(TASK REQUIREMENTS) The listing below holds a line with "point = shown.matrix_world" and a later line with "const tabTop = RIM_HEIGHT - TAB_TOP_DROP;". Write out those two lines and every line between them, exactly, and nothing else.

═════ RECORDS FOR THIS TASK

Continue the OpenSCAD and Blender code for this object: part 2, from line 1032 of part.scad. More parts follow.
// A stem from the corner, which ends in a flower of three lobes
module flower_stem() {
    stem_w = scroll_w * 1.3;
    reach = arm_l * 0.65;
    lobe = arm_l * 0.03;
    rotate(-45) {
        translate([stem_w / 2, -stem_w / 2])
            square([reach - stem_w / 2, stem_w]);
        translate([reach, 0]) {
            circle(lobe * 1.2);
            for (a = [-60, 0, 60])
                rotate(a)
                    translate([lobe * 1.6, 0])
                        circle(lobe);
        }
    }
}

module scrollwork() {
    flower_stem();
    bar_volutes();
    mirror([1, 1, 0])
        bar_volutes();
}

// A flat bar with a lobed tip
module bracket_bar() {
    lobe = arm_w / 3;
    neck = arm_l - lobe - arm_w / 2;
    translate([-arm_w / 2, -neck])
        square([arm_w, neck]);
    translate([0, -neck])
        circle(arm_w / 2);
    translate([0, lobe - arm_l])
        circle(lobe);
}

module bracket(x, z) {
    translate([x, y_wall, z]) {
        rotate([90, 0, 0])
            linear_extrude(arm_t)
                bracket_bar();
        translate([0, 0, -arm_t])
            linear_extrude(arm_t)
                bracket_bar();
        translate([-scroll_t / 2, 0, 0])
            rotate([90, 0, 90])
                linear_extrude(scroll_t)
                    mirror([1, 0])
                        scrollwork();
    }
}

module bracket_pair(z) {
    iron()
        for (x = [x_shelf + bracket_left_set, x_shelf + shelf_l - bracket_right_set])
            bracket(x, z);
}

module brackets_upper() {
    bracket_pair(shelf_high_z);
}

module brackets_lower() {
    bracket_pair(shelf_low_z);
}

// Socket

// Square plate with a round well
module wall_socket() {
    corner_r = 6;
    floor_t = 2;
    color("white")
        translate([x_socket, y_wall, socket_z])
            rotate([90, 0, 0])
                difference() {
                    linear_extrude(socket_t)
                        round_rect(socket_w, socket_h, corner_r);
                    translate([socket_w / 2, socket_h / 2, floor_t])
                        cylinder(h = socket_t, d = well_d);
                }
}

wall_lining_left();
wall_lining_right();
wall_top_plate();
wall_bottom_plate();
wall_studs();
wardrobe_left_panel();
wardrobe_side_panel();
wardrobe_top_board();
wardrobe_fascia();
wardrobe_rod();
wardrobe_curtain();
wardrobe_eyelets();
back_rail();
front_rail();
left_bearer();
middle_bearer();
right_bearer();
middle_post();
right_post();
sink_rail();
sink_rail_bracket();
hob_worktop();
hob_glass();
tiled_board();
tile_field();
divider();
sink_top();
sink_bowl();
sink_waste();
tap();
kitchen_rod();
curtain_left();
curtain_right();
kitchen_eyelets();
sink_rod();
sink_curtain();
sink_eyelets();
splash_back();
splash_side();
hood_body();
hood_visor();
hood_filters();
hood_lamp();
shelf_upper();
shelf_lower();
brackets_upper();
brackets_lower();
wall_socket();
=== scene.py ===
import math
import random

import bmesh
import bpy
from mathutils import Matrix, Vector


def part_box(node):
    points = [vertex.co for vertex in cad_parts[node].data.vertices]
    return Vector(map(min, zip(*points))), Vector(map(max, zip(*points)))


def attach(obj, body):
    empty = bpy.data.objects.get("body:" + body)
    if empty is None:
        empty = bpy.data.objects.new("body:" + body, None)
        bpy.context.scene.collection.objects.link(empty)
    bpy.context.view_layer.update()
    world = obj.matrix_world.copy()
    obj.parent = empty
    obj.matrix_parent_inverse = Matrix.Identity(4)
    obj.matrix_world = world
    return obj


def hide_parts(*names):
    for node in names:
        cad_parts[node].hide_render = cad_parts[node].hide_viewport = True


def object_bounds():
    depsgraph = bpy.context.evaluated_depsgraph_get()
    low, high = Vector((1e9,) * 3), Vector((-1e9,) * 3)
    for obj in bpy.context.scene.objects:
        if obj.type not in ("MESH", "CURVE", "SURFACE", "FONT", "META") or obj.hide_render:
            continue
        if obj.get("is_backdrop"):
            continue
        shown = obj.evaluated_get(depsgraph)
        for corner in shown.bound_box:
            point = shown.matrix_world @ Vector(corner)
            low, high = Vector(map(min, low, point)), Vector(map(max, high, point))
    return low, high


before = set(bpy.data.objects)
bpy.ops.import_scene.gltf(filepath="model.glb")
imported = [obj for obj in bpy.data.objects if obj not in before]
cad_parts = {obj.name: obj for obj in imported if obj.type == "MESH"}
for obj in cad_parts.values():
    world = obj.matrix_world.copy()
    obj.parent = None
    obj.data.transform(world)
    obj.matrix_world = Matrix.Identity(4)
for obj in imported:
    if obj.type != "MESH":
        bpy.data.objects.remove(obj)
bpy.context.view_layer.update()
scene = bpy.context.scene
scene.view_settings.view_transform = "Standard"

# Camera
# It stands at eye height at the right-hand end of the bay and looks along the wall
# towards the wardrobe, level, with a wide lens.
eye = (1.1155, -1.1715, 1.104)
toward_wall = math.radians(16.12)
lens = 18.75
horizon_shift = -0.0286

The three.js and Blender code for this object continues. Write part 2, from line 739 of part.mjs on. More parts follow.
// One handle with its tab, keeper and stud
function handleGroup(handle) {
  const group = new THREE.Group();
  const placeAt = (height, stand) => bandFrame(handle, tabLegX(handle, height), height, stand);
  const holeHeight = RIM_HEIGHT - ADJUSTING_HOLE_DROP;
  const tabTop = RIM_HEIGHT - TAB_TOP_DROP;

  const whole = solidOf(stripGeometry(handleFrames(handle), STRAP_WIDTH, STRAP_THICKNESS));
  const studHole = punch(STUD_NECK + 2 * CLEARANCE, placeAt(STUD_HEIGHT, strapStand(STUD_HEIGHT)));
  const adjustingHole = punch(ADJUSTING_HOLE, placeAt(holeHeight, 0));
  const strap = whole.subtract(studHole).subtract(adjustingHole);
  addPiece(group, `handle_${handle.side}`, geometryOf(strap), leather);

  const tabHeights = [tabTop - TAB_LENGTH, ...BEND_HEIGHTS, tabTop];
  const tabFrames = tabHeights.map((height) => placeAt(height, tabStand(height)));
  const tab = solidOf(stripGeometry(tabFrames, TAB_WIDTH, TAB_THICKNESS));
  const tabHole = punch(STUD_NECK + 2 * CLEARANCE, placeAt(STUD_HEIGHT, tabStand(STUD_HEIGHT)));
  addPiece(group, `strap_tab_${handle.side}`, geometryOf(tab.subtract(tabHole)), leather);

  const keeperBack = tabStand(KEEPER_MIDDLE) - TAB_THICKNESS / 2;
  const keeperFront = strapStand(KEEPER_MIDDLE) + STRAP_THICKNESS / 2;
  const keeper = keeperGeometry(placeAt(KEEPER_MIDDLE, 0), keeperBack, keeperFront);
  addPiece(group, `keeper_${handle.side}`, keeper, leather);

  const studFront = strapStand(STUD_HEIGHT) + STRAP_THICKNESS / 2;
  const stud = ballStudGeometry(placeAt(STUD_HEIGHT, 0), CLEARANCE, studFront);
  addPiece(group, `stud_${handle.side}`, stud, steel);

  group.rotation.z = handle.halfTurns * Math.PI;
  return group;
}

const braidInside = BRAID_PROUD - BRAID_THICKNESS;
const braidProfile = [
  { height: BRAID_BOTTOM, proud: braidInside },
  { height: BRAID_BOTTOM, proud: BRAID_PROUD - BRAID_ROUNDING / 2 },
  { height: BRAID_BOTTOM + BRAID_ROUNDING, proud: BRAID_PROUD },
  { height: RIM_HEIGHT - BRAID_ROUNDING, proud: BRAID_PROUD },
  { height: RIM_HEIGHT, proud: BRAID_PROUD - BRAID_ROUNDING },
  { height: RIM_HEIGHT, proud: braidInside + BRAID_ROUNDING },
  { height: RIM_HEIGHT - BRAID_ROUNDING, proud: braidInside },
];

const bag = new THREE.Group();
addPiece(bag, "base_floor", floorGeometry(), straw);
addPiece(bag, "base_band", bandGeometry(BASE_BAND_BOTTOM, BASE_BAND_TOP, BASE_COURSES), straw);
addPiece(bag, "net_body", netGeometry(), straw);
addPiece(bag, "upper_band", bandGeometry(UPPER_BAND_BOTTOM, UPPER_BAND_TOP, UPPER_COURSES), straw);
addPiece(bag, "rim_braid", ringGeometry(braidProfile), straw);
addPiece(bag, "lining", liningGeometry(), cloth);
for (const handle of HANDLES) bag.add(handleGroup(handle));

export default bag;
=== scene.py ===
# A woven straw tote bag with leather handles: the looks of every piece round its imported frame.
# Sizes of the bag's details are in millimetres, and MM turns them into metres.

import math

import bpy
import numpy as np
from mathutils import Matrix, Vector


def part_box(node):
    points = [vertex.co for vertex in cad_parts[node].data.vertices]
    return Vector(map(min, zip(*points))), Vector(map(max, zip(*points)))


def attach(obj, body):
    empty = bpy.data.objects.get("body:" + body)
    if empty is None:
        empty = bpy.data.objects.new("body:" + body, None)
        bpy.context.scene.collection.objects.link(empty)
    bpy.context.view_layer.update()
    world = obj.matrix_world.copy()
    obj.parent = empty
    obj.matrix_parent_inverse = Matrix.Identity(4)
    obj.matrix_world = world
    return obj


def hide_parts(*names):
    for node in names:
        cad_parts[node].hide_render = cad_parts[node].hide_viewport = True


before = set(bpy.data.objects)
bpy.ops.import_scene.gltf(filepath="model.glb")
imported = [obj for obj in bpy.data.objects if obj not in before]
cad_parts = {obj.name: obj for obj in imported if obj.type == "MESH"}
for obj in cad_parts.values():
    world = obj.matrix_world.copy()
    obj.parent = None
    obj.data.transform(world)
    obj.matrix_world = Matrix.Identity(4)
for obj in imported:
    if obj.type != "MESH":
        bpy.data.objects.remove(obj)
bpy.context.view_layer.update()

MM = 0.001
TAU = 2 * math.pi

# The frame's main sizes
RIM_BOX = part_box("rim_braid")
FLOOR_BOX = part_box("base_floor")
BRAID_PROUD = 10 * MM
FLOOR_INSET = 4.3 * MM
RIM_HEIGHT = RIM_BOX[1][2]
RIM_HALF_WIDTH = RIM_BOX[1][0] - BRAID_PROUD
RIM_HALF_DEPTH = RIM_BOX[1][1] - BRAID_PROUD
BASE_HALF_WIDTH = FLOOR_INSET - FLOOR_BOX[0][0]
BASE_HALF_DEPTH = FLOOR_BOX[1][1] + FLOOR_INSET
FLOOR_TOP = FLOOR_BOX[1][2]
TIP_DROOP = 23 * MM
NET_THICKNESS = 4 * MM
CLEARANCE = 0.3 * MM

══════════

(WRITTEN RESPONSE)
            point = shown.matrix_world @ Vector(corner)
            low, high = Vector(map(min, low, point)), Vector(map(max, high, point))
    return low, high


before = set(bpy.data.objects)
bpy.ops.import_scene.gltf(filepath="model.glb")
imported = [obj for obj in bpy.data.objects if obj not in before]
cad_parts = {obj.name: obj for obj in imported if obj.type == "MESH"}
for obj in cad_parts.values():
    world = obj.matrix_world.copy()
    obj.parent = None
    obj.data.transform(world)
    obj.matrix_world = Matrix.Identity(4)
for obj in imported:
    if obj.type != "MESH":
        bpy.data.objects.remove(obj)
bpy.context.view_layer.update()
scene = bpy.context.scene
scene.view_settings.view_transform = "Standard"

# Camera
# It stands at eye height at the right-hand end of the bay and looks along the wall
# towards the wardrobe, level, with a wide lens.
eye = (1.1155, -1.1715, 1.104)
toward_wall = math.radians(16.12)
lens = 18.75
horizon_shift = -0.0286

The three.js and Blender code for this object continues. Write part 2, from line 739 of part.mjs on. More parts follow.
// One handle with its tab, keeper and stud
function handleGroup(handle) {
  const group = new THREE.Group();
  const placeAt = (height, stand) => bandFrame(handle, tabLegX(handle, height), height, stand);
  const holeHeight = RIM_HEIGHT - ADJUSTING_HOLE_DROP;
  const tabTop = RIM_HEIGHT - TAB_TOP_DROP;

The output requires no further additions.